- Exercise task: In the records below, begin at the line that has "at_origin() on_right_seat() seat_planks();" and stop after the line that has "cad_parts[obj.name] = obj"; quote those lines verbatim and nothing more.

- Material:
-*-
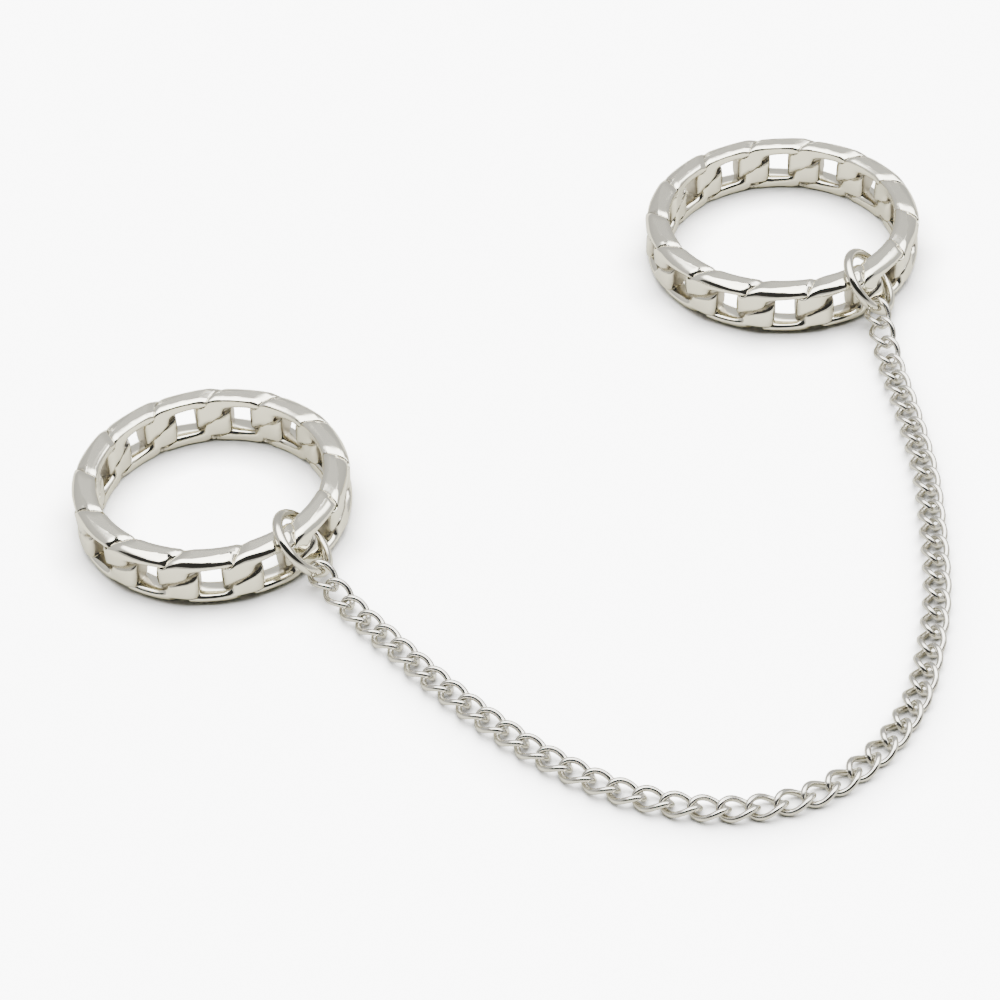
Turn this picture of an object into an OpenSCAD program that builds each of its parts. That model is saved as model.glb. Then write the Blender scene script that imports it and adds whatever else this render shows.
-*-
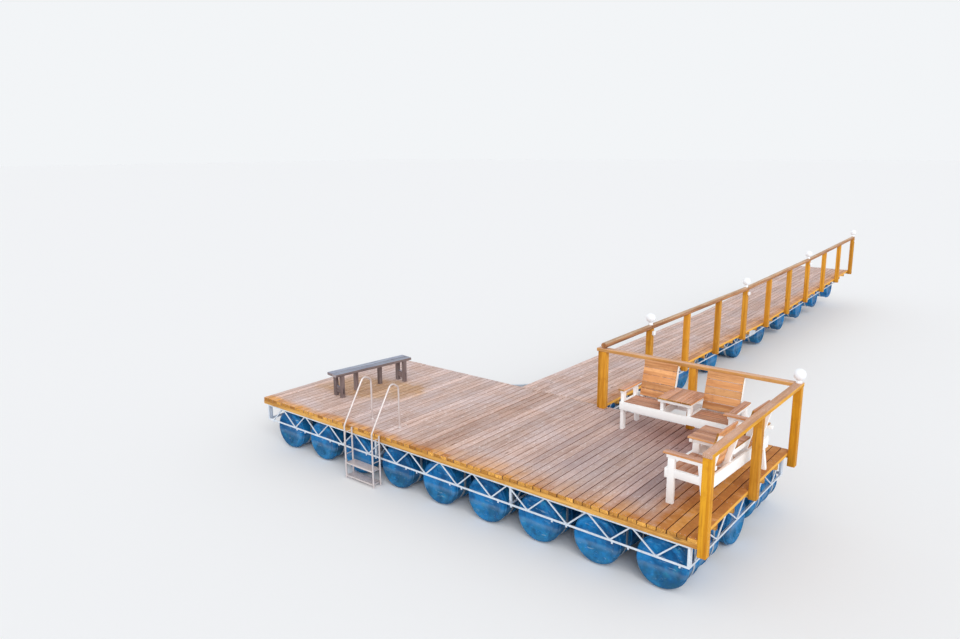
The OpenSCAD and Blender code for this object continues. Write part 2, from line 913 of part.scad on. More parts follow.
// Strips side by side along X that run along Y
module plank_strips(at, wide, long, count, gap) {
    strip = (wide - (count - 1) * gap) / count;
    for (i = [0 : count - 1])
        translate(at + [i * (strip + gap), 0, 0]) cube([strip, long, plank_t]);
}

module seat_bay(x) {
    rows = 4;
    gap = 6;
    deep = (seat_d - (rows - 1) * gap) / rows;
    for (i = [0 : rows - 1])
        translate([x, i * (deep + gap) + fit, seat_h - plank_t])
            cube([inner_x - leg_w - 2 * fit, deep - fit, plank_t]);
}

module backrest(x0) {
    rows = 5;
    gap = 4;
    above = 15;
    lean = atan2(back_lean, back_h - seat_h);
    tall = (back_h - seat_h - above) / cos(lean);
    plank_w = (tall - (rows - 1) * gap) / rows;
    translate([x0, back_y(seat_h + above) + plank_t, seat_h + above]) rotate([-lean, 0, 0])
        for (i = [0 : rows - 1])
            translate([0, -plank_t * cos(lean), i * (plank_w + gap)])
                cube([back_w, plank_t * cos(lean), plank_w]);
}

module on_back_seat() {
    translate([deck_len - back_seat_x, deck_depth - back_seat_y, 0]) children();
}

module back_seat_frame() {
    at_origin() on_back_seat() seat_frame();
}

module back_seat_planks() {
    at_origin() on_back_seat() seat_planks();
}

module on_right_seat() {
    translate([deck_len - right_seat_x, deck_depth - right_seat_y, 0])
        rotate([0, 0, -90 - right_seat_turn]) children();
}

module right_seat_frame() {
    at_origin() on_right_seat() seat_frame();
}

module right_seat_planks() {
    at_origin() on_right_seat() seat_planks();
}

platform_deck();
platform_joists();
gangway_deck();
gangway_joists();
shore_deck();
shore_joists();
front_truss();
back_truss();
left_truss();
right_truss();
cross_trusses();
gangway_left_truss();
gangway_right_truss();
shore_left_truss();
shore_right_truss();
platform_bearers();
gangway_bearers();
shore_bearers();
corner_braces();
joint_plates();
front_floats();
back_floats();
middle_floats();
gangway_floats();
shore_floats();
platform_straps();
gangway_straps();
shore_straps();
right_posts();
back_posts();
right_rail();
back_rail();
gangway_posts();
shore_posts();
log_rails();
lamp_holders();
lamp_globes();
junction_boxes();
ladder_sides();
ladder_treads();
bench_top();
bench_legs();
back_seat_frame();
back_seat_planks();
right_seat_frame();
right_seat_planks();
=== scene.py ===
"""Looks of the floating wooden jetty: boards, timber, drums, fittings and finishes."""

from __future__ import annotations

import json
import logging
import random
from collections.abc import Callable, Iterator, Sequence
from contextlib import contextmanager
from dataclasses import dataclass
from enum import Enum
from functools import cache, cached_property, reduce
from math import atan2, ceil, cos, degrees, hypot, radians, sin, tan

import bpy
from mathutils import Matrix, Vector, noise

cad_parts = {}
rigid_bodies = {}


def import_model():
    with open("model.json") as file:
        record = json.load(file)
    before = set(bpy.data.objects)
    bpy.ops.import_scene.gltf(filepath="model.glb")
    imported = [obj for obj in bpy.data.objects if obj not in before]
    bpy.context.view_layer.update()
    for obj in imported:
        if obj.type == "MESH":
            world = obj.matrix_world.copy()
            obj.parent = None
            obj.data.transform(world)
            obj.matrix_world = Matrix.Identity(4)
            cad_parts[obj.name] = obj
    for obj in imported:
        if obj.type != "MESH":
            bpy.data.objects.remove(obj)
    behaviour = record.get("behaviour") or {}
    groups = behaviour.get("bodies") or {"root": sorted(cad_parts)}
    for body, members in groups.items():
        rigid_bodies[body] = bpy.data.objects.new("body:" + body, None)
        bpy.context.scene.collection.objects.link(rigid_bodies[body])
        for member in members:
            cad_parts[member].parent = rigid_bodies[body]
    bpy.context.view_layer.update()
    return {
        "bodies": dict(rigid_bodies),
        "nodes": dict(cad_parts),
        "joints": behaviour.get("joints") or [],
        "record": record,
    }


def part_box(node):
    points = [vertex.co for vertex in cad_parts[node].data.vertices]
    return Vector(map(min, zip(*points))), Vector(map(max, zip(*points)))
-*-
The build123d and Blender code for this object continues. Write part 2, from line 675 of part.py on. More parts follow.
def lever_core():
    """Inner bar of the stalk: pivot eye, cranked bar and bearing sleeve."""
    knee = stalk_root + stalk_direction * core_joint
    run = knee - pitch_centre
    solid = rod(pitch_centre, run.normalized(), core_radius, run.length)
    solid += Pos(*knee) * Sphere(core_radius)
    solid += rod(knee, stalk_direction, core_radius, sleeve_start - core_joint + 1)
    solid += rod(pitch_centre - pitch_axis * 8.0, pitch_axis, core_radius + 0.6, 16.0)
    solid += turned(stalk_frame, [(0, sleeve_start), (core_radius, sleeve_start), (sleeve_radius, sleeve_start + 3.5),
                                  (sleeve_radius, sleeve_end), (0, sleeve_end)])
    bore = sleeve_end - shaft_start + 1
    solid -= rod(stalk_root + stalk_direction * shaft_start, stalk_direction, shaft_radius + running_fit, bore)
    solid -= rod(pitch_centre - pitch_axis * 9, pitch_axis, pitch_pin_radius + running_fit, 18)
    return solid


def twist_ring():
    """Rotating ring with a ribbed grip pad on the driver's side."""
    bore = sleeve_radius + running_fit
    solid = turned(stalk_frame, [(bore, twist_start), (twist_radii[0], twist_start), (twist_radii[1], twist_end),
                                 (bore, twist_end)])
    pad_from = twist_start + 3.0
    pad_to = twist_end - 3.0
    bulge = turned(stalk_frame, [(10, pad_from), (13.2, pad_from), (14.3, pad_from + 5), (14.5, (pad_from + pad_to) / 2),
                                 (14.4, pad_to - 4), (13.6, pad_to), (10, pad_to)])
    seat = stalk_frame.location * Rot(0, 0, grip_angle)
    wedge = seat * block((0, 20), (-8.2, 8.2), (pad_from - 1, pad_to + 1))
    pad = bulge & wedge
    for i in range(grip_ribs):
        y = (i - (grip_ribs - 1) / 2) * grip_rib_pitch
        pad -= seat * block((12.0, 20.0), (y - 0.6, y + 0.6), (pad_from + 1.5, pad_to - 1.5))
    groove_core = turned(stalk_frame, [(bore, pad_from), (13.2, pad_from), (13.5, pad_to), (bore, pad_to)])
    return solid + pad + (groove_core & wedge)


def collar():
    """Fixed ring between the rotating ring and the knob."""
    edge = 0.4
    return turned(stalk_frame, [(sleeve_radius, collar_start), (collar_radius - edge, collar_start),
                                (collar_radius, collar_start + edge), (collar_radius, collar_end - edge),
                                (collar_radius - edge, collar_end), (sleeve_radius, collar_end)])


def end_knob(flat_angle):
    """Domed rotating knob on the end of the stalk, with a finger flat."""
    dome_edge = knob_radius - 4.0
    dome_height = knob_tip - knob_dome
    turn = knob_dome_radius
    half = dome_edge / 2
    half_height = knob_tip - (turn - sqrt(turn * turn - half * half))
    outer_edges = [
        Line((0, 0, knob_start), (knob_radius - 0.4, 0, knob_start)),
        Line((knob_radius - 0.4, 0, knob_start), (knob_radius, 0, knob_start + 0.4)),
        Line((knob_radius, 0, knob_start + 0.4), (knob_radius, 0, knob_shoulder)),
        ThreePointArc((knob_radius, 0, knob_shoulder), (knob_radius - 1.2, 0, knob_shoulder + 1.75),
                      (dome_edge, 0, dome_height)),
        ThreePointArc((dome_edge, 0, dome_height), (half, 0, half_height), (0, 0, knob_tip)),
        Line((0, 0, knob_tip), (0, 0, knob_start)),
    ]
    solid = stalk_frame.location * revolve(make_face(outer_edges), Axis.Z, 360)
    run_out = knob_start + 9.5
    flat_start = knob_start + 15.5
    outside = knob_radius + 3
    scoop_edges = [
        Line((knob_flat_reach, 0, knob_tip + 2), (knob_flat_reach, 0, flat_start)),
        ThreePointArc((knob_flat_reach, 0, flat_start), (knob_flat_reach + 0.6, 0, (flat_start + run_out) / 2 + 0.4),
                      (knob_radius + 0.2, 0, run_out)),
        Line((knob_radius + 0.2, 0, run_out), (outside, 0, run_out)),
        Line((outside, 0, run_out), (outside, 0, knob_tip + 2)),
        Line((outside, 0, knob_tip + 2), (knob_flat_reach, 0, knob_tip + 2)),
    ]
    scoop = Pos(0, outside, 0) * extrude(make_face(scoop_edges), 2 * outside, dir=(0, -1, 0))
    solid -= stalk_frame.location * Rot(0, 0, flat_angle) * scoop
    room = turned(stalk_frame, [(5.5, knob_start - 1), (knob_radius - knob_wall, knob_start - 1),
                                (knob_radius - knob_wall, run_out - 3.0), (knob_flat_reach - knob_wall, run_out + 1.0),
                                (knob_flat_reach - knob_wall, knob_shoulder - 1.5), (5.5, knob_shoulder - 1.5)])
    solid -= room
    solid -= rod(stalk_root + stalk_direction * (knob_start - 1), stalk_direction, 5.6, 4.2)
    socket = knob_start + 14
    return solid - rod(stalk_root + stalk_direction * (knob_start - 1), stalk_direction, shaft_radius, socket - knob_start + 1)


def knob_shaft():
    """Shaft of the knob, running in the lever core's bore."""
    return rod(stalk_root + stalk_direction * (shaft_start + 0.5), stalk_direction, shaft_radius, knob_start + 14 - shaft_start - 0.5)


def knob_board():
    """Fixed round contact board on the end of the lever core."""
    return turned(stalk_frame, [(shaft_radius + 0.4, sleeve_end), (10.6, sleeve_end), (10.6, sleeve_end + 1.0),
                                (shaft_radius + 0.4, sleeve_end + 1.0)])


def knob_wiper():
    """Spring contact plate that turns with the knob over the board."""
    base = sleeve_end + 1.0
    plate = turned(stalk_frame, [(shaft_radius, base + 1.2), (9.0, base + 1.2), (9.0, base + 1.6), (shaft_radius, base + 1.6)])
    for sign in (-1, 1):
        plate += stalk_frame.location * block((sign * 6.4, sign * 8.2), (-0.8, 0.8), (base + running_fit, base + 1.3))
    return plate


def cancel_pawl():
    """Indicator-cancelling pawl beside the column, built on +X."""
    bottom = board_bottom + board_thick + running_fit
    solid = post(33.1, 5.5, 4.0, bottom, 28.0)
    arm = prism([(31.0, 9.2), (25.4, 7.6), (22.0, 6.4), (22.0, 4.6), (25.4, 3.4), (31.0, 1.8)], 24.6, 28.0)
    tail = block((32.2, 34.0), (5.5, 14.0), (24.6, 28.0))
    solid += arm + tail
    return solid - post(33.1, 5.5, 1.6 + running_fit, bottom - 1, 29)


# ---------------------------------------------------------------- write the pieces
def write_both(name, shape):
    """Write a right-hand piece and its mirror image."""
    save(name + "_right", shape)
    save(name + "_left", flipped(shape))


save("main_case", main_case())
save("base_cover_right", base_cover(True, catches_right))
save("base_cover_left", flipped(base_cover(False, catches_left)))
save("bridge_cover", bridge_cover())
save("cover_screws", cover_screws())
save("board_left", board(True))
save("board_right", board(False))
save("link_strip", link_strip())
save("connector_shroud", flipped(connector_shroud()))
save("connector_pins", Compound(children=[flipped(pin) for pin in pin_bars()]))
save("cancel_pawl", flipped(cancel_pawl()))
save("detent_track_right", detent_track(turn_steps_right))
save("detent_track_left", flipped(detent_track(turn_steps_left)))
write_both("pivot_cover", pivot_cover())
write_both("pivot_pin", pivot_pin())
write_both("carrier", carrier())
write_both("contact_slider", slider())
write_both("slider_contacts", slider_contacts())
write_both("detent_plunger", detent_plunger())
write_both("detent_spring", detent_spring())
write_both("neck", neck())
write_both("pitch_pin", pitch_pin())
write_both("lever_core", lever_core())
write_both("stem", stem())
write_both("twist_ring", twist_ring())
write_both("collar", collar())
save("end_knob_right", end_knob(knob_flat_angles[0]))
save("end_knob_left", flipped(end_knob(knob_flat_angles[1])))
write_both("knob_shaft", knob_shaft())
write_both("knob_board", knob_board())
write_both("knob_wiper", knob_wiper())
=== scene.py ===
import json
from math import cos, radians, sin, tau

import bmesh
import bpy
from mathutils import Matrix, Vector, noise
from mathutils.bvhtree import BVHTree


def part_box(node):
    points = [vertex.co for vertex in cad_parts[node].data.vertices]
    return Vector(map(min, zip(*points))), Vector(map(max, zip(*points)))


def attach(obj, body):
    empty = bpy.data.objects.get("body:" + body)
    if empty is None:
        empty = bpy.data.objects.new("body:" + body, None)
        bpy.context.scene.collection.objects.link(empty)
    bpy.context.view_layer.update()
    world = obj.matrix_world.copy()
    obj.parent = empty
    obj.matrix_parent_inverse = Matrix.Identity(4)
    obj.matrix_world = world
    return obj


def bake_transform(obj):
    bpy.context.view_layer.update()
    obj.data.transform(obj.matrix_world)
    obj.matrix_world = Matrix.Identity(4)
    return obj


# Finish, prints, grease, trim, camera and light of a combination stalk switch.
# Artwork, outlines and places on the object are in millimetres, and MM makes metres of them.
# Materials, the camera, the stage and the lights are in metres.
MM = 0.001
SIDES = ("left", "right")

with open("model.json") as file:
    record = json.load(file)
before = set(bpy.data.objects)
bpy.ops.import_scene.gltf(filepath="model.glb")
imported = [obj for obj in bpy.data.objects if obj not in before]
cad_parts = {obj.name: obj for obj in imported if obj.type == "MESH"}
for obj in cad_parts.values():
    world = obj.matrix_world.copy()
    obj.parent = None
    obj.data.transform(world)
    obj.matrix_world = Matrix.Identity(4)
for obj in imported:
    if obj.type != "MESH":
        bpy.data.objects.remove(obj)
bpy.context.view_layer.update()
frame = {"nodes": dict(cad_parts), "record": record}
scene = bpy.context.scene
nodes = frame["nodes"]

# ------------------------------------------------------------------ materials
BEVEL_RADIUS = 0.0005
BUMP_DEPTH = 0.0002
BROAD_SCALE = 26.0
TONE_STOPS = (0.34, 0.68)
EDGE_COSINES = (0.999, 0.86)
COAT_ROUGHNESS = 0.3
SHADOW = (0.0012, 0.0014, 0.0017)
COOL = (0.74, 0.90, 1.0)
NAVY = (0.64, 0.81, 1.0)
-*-
- Exercise output:
    at_origin() on_right_seat() seat_planks();
}

platform_deck();
platform_joists();
gangway_deck();
gangway_joists();
shore_deck();
shore_joists();
front_truss();
back_truss();
left_truss();
right_truss();
cross_trusses();
gangway_left_truss();
gangway_right_truss();
shore_left_truss();
shore_right_truss();
platform_bearers();
gangway_bearers();
shore_bearers();
corner_braces();
joint_plates();
front_floats();
back_floats();
middle_floats();
gangway_floats();
shore_floats();
platform_straps();
gangway_straps();
shore_straps();
right_posts();
back_posts();
right_rail();
back_rail();
gangway_posts();
shore_posts();
log_rails();
lamp_holders();
lamp_globes();
junction_boxes();
ladder_sides();
ladder_treads();
bench_top();
bench_legs();
back_seat_frame();
back_seat_planks();
right_seat_frame();
right_seat_planks();
=== scene.py ===
"""Looks of the floating wooden jetty: boards, timber, drums, fittings and finishes."""

from __future__ import annotations

import json
import logging
import random
from collections.abc import Callable, Iterator, Sequence
from contextlib import contextmanager
from dataclasses import dataclass
from enum import Enum
from functools import cache, cached_property, reduce
from math import atan2, ceil, cos, degrees, hypot, radians, sin, tan

import bpy
from mathutils import Matrix, Vector, noise

cad_parts = {}
rigid_bodies = {}


def import_model():
    with open("model.json") as file:
        record = json.load(file)
    before = set(bpy.data.objects)
    bpy.ops.import_scene.gltf(filepath="model.glb")
    imported = [obj for obj in bpy.data.objects if obj not in before]
    bpy.context.view_layer.update()
    for obj in imported:
        if obj.type == "MESH":
            world = obj.matrix_world.copy()
            obj.parent = None
            obj.data.transform(world)
            obj.matrix_world = Matrix.Identity(4)
            cad_parts[obj.name] = obj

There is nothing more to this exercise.